After asking around for some information, he'd managed to wring a clue to a good place to start from some tourists, who really just flippantly accused a specific place of being 'seedy as hell', but that was exactly the sort of place to find mercenaries and thugs of every variety. This specific place was known as 'The Drunken Flail' and was befittingly renown for the proclivity of its regulars to indulge in their baser instincts and skirmish over what seems to be trivial matters.
Standing in front of it, there was already fighting audible from within. Lawrence pinched the bridge of his nose as he considered his situation. He had a bit of a time limit here, the credibility of his lie was draining swiftly as time went on over these last three hours and twenty-seven minutes. Nothing to lose but some money and some face.
He pushed the saloon-style doors open and walked in, accidentally stepping on a squeaky floor panel as he entered and grabbed the attention of the whole tavern in one fell swoop. Many individuals caught mid-fight in a number of humorous poses, stalled out as though with a freezeframe. With so many eyes staring at him, one might expect him to quiver as much as they'd expect him to spit a one-liner. But the man who carried on such fears or fancies died around a decade prior at one business meeting or another, and in his place stood the overworked, stressed-out salaryman who just looked like he needed a drink.

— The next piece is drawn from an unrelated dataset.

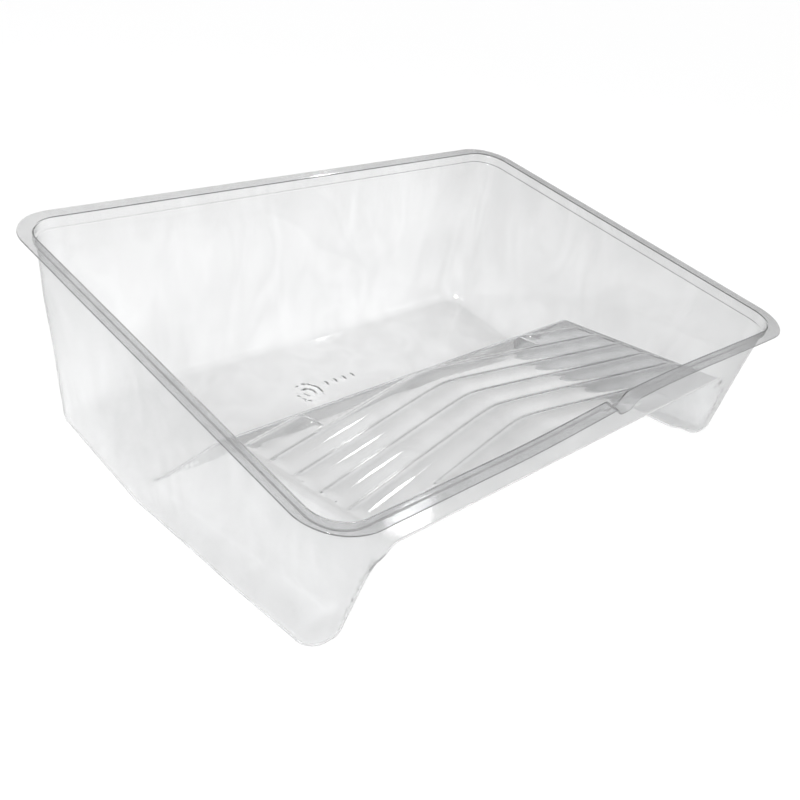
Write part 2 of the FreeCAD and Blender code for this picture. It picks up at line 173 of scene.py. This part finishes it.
def block_fillet(y, z):
    """The fillet where the ramp's block meets the walls: tight at the apron, wide at the feet."""
    near = smooth((-112 - y) / 10)
    foot = smooth((-35 - z) / 10)
    return FLOOR_FILLET + near * (BLOCK_WIDER * foot - BLOCK_TIGHTER * (1 - foot))


def sharp_floor(x, y):
    """Height of the floor, keels, ramp and drop, with every edge left sharp."""
    side = RAMP_TOP - (np.abs(x) - RAMP_HALF) / math.tan(LEG_DRAFT)
    drop = CREST - (y - RAMP_REAR) / math.tan(DROP_SLOPE)
    block = np.minimum(np.minimum(ramp_plane(y), side), drop)
    return np.maximum(keel_plane(y), block)


def sag(p):
    """How the thin sheet strays from its mould: a front rim bent inwards and slack walls."""
    x, y, z = p[..., 0], p[..., 1], p[..., 2]
    bow = np.sin(math.pi * np.clip((x - BOW_START) / BOW_LENGTH, 0, 1)) ** 2
    high = smooth((z - RAMP_TOP + 4) / -RAMP_TOP)
    moved = np.zeros_like(p)
    moved[..., 1] = FRONT_BOW * bow * high * smooth((-100 - y) / 30)
    depth = smooth((-z - 10) / 25) * smooth((z - FLOOR - 5) / 20)
    at_side = smooth((np.abs(x) - 165) / 12)
    at_back = smooth((y - 100) / 12)
    wave = 0.30 * np.sin(y / 17 + z / 29 + np.sign(x)) + 0.16 * np.sin(z / 9.5 - y / 31)
    moved[..., 0] = wave * depth * at_side
    moved[..., 1] += (0.28 * np.sin(x / 23 + z / 21) + 0.14 * np.sin(z / 8.0)) * depth * at_back
    return moved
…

Lawrence started walking to an out of the way table, saying offhandedly almost as though he didn't want to be heard, "I've got a job for anybody with sealegs and a good back." When he sat down and folded his fingers in front of him as he rested his elbows on the table, a handful of men just... stopped fighting to approach or talk with somebody else at their table? What were they even fighting about in the first place?